I guess Im just going to be out of luck. If they pass a ban on these guns and mags, will owning one be illegal? I wonder what would happen to those who own them? Could you still take them to a public range, etc?


----------



## SouthernBoy (Jun 27, 2007)

I bought an M&P 15 Sport early this year and love it. And today, I bought an M&P 15-22-A1. Great little gun. Both of them keep my Armalite M15A2 company.

If you own one of these and a ban makes it into law, you will not be affected... unless something far more sinister is added to the law. So yes, you can take it to the range and do as you wish.


----------



## jakeleinen1 (Jul 20, 2011)

From what I understand you get "grandfathered" in... and you can own the ones you have when you bought when they were illegal. SO buy one now and get grandfathered in ASAP

However, there have been talks about confiscating them entirely, the ATF is excited as they will be getting much more funding for the *F in their name (and the *F doesn't stand for funny)

Even if you cant buy an AR-15 (for me 1,500 bucks for one is out of the question sadly) please buy a gun, any gun... a handgun a shotgun whatever.


----------



## RoyStenstrom (Dec 18, 2012)

Well they have 2 of the 15-22 cal Kick Brass AR guns for $450 down at the gun shop. I like that gun too and could afford it now. Do you think those will be banned too? Would that be a good choice even if I cant get my hands on the 15Sport?


----------



## jakeleinen1 (Jul 20, 2011)

RoyStenstrom said:


> Well they have 2 of the 15-22 cal Kick Brass AR guns for $450 down at the gun shop. I like that gun too and could afford it now. Do you think those will be banned too? Would that be a good choice even if I cant get my hands on the 15Sport?

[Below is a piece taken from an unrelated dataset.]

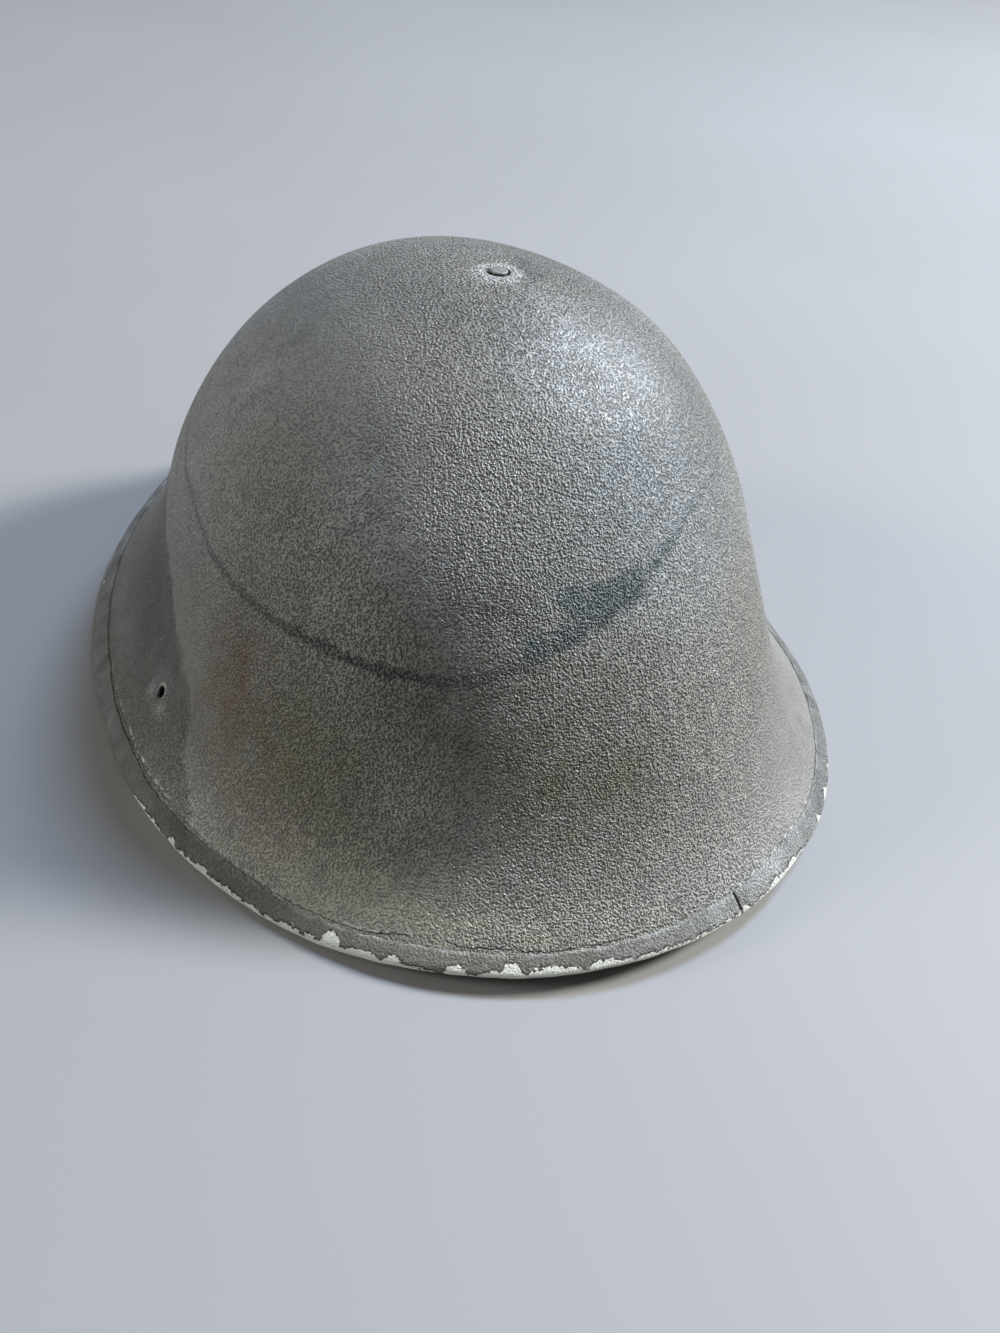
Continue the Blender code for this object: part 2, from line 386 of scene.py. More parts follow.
def shell_grid():
    """Angle and row of each grid point, as arrays of columns by rings."""
    angles = spread(
        -math.pi, math.pi, COLUMNS + 1, lambda a: 1 + 1.7 * bell((np.abs(a) - LUG_HOLE_ANGLE) / 0.12)
    )[:-1]
    side_rows = np.linspace(float(first_row(LUG_HOLE_ANGLE)), float(row_at(LUG_HOLE_ANGLE, FOLD_RADIUS)), 600)
    rises = rise_of(np.full(600, LUG_HOLE_ANGLE), side_rows)
    wanted = spread(
        rises[-1], rises[0], RINGS,
        lambda r: (
            1 + 6 * (r > rises[0] - 0.004) + 2 * (r > rises[0] - 0.008) + 1.4 * bell((r - LUG_HOLE_RISE) / 0.01)
        ),
    )
    side = np.interp(wanted[::-1], rises[::-1], side_rows[::-1])
    share = (side - side[0]) / (side[-1] - side[0])
    first, last = first_row(angles)[:, None], row_at(angles, FOLD_RADIUS)[:, None]
    return np.repeat(angles[:, None], RINGS, axis=1), first + (last - first) * share


def round_patch(angles, rows, side):
    """Bends the grid round one lug hole. Returns angles, rows, steps from the hole, and place in metres from it.

    A point k steps from the middle lies on a square ring. Its new place is a blend of that square and of a circle
    whose radius grows step by step from the hole's: all circle at the hole, all square at the patch's edge.
    """
    centre = side * LUG_HOLE_ANGLE
    centre_row = row_at(centre, LUG_HOLE_RISE)
    along, up, _ = wall_directions(centre, centre_row)
    by_angle = (wall_point(centre + 0.01, centre_row) - wall_point(centre - 0.01, centre_row)) / 0.02
    by_row = (wall_point(centre, centre_row + 0.1) - wall_point(centre, centre_row - 0.1)) / 0.2
    slope = np.array([[by_angle @ along, by_row @ along], [by_angle @ up, by_row @ up]])
    column = np.argmin(np.abs(angles[:, 0] - centre))
    ring = np.argmin(np.abs(rows[column] - centre_row))
    across = np.arange(COLUMNS)[:, None] - column + np.zeros((1, RINGS))
    down = np.arange(RINGS)[None, :] - ring + np.zeros((COLUMNS, 1))
    steps = np.maximum(np.abs(across), np.abs(down))
    own = np.stack([angles - centre, rows - centre_row], axis=-1) @ slope.T
    grown = np.clip((steps - HOLE_STEPS) / (PATCH_STEPS - HOLE_STEPS), 0, 1)
    radius = LUG_HOLE_RADIUS * (PATCH_RADIUS / LUG_HOLE_RADIUS) ** grown**1.15
    ray = np.stack([across, -down], axis=-1) / np.maximum(np.hypot(across, down), 1)[..., None]
    blend = (1 - grown[..., None]) ** 1.5
    spot = np.where((steps < PATCH_STEPS)[..., None], own * (1 - blend) + ray * radius[..., None] * blend, own)
    moved = spot @ np.linalg.inv(slope).T
    return centre + moved[..., 0], centre_row + moved[..., 1], steps, spot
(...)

Most likely you would want what the big boys shoot .223 or 5.56 so in a word probably no, they might get banned though as well.

Obama once he gets the ARs banned WILL be going after handguns, so a nice CCW piece would be in your best interest as well. One thing that handguns have over ARs in this kind of political climate is they are easy to store, hide, keep on your persons. Most people (like obama) will say you can do relatively about as much damage with an G17 w. 33 round mag as you can with a semi auto AR 15


----------



## RoyStenstrom (Dec 18, 2012)

Ive got a slew of hand guns; Les Baer 1911 TR, S&W M&P Pro, Ruger SR9c, S&W bodyguard 380. I bought my son (7 yrs) a couple; Ruger 22/45 1911 style grip, Walther P22 (that gun has issues). Got a few long guns; (2) Rem 1100's, Rem 30.6, an old Rem double barrel shotgun. and a few others. 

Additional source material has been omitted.